-- Short task --
Out of the lines in this data, how many include "update"? Give the number and nothing else.

-- Supplied data --
_____
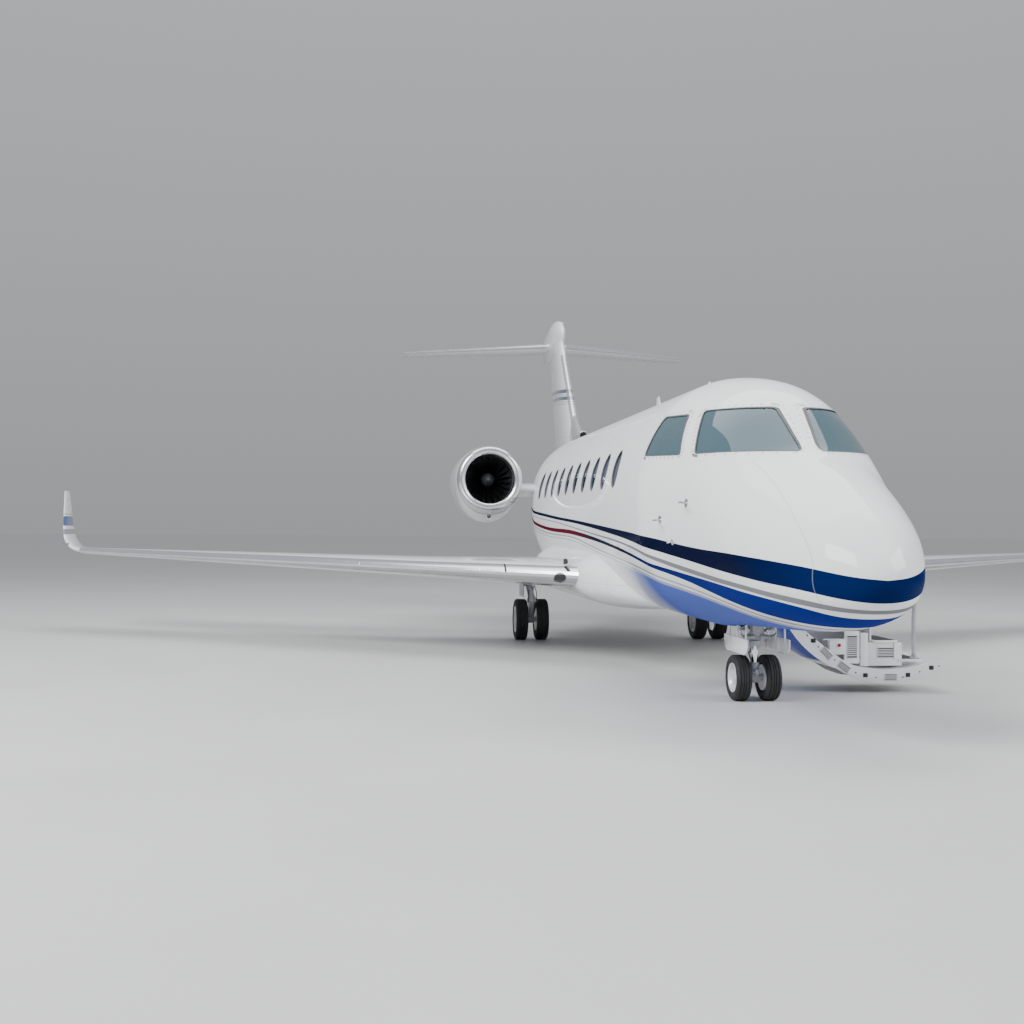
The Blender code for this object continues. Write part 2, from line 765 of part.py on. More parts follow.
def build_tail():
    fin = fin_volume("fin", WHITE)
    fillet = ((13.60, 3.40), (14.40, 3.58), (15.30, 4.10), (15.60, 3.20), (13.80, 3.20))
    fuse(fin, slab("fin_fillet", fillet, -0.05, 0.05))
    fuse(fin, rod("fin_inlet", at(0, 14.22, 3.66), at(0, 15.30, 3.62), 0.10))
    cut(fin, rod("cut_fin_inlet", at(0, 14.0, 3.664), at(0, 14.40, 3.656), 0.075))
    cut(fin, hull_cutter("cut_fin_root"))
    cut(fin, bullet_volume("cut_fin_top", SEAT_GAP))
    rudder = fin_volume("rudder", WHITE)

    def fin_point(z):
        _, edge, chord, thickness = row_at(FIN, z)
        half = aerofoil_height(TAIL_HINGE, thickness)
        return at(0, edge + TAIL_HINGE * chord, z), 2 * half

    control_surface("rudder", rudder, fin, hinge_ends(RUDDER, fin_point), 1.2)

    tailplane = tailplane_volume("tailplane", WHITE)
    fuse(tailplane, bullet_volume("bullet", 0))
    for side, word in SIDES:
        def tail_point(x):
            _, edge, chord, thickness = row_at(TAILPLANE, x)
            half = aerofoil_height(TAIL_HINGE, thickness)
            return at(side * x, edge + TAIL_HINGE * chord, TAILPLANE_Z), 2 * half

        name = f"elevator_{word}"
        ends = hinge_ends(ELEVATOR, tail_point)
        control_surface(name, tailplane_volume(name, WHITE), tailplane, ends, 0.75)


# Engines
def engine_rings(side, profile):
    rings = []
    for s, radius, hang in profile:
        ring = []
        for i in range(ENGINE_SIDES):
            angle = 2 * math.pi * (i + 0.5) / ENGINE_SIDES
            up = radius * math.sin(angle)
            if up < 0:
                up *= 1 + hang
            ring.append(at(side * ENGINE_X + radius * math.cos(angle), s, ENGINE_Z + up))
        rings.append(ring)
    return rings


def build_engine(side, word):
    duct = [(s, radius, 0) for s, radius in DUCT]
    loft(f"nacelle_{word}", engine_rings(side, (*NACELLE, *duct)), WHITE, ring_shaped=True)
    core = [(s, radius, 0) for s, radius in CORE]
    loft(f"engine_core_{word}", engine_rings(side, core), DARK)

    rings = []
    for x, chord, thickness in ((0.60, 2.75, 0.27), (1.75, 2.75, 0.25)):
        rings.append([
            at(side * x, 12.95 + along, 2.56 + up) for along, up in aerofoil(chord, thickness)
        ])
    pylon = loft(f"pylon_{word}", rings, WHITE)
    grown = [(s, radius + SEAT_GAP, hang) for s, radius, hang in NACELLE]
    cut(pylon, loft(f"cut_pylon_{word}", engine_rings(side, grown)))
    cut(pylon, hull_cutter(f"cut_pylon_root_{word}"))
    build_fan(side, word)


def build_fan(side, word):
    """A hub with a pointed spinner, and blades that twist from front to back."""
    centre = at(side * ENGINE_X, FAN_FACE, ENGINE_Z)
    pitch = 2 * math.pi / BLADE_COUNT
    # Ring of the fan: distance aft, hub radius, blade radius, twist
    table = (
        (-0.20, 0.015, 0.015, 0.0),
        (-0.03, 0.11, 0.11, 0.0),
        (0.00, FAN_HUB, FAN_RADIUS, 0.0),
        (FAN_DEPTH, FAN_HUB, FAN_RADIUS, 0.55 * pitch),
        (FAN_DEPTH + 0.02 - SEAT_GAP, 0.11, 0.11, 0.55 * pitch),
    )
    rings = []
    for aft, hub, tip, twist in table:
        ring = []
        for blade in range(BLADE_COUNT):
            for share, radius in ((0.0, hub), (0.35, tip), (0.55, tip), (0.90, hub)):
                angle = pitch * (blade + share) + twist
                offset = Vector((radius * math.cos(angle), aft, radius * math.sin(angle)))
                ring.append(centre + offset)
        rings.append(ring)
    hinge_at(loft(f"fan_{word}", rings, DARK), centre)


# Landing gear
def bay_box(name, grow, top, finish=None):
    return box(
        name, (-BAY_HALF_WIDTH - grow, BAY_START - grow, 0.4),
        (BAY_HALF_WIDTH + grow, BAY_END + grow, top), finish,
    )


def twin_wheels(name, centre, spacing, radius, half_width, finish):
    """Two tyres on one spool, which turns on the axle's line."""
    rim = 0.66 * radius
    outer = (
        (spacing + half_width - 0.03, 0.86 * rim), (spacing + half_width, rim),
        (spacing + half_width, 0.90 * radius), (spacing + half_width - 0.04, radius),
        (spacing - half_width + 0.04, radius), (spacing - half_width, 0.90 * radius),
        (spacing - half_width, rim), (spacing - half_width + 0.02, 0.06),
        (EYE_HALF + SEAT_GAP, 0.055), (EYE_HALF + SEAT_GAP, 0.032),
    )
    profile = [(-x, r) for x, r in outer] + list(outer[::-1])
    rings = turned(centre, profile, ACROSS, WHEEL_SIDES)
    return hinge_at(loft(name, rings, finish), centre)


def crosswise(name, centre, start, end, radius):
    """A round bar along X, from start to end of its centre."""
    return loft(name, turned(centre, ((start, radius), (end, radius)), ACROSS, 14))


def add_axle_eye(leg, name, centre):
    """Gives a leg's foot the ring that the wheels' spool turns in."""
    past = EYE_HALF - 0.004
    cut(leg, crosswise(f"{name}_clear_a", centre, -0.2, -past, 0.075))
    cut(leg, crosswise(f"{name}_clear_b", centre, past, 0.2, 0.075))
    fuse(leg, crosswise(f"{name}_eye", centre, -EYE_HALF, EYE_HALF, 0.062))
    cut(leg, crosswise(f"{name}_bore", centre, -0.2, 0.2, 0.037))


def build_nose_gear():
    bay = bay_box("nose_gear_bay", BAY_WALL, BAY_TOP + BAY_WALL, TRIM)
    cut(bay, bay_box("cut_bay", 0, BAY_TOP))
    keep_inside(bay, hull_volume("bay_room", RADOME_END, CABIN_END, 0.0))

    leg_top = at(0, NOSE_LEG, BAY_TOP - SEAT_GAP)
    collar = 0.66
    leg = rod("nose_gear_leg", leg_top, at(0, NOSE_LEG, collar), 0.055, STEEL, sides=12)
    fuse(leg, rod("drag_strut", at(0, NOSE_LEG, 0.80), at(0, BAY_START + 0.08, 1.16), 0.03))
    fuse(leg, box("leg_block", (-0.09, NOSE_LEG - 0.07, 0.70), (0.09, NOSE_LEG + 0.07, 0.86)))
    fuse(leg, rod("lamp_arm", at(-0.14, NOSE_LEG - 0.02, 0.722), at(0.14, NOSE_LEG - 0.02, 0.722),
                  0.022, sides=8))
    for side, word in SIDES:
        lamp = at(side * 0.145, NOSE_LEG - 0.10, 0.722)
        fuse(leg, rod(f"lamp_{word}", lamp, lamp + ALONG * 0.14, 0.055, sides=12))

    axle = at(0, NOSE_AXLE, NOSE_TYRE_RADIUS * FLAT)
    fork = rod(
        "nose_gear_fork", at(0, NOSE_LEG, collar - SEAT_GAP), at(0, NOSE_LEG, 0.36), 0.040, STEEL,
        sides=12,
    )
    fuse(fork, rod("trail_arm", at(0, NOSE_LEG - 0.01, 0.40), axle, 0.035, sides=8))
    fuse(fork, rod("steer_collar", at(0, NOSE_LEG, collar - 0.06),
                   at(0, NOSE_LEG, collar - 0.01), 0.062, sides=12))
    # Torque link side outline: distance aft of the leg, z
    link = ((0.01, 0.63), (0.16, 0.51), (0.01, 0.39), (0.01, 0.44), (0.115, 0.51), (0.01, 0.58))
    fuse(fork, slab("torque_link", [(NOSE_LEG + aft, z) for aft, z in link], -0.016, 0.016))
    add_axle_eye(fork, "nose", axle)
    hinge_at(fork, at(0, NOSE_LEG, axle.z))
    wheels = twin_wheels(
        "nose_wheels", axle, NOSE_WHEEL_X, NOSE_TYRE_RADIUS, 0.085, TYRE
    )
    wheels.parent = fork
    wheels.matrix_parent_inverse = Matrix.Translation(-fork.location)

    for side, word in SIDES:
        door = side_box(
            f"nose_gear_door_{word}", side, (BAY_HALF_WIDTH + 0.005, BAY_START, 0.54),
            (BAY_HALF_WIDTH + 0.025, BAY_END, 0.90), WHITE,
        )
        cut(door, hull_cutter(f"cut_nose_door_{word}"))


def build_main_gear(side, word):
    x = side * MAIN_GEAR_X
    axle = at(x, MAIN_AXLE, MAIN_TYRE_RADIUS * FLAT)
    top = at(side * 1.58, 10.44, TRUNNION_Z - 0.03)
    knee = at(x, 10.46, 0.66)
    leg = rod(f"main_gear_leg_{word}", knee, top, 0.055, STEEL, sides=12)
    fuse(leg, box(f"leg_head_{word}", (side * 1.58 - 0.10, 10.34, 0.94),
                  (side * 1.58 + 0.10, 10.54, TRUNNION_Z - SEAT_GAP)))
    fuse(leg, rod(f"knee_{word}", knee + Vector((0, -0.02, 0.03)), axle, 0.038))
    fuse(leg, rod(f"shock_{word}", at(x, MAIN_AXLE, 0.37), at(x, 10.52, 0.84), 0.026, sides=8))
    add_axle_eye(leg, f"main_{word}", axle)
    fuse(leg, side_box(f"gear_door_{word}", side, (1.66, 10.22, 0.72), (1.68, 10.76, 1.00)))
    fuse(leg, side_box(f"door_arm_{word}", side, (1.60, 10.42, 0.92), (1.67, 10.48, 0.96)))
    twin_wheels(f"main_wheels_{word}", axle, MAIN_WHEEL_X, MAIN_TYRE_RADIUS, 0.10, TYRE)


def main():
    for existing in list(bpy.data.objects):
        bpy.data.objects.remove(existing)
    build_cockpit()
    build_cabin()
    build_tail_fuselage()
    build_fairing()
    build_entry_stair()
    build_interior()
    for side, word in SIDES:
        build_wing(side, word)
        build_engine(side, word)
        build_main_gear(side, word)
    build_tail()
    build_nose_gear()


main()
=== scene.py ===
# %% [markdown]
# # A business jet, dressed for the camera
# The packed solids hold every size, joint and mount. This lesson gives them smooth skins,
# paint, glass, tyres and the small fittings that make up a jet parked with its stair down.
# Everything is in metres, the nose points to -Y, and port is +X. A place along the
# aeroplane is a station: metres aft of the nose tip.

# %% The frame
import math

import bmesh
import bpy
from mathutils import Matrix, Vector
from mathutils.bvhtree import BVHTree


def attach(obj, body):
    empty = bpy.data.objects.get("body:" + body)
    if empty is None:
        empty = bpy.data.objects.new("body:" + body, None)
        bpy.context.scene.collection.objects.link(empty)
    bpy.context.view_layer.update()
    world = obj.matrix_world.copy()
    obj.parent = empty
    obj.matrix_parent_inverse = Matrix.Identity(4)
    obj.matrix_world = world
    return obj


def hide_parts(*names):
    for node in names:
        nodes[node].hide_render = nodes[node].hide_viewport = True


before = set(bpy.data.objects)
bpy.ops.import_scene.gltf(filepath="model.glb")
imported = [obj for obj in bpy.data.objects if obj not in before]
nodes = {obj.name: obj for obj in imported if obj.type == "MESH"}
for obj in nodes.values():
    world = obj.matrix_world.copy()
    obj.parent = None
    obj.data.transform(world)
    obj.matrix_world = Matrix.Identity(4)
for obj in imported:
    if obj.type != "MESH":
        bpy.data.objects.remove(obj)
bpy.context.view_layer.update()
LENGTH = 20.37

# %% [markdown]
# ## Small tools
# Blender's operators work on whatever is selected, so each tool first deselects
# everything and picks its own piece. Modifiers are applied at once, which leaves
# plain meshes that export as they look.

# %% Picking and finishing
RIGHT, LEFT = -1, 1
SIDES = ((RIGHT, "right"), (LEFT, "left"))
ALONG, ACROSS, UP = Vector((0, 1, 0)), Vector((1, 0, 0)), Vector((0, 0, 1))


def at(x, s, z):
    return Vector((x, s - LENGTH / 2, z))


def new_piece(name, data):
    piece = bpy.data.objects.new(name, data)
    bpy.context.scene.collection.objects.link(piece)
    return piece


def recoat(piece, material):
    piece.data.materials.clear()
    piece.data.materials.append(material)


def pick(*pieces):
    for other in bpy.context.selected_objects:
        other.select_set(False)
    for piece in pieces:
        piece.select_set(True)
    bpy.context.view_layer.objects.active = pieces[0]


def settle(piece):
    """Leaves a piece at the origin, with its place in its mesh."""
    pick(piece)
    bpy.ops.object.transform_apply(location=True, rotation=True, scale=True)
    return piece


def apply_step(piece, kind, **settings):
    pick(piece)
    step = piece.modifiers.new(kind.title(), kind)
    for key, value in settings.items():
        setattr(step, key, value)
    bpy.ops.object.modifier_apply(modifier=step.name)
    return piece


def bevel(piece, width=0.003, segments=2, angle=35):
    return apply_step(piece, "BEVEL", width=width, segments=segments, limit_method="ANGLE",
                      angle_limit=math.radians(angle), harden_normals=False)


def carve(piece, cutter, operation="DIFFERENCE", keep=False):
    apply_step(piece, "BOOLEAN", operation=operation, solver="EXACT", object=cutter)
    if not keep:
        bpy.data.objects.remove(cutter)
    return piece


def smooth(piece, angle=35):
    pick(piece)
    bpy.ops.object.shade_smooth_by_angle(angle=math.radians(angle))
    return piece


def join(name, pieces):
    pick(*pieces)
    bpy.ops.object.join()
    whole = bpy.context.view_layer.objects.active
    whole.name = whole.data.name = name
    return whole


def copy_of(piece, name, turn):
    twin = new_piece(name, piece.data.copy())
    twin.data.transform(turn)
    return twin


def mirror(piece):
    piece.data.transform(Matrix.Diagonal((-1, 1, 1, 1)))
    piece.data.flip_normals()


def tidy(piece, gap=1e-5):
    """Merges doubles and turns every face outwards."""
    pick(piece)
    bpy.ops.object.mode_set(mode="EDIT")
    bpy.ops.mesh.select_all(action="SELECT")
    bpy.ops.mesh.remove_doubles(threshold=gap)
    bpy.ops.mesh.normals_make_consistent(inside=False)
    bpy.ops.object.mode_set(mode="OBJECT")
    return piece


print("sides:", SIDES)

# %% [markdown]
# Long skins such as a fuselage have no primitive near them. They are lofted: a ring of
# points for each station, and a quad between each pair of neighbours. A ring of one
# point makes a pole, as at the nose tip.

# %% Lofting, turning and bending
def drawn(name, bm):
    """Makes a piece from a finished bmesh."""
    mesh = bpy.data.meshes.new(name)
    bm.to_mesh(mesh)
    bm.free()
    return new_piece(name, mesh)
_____
-- Right answer --
2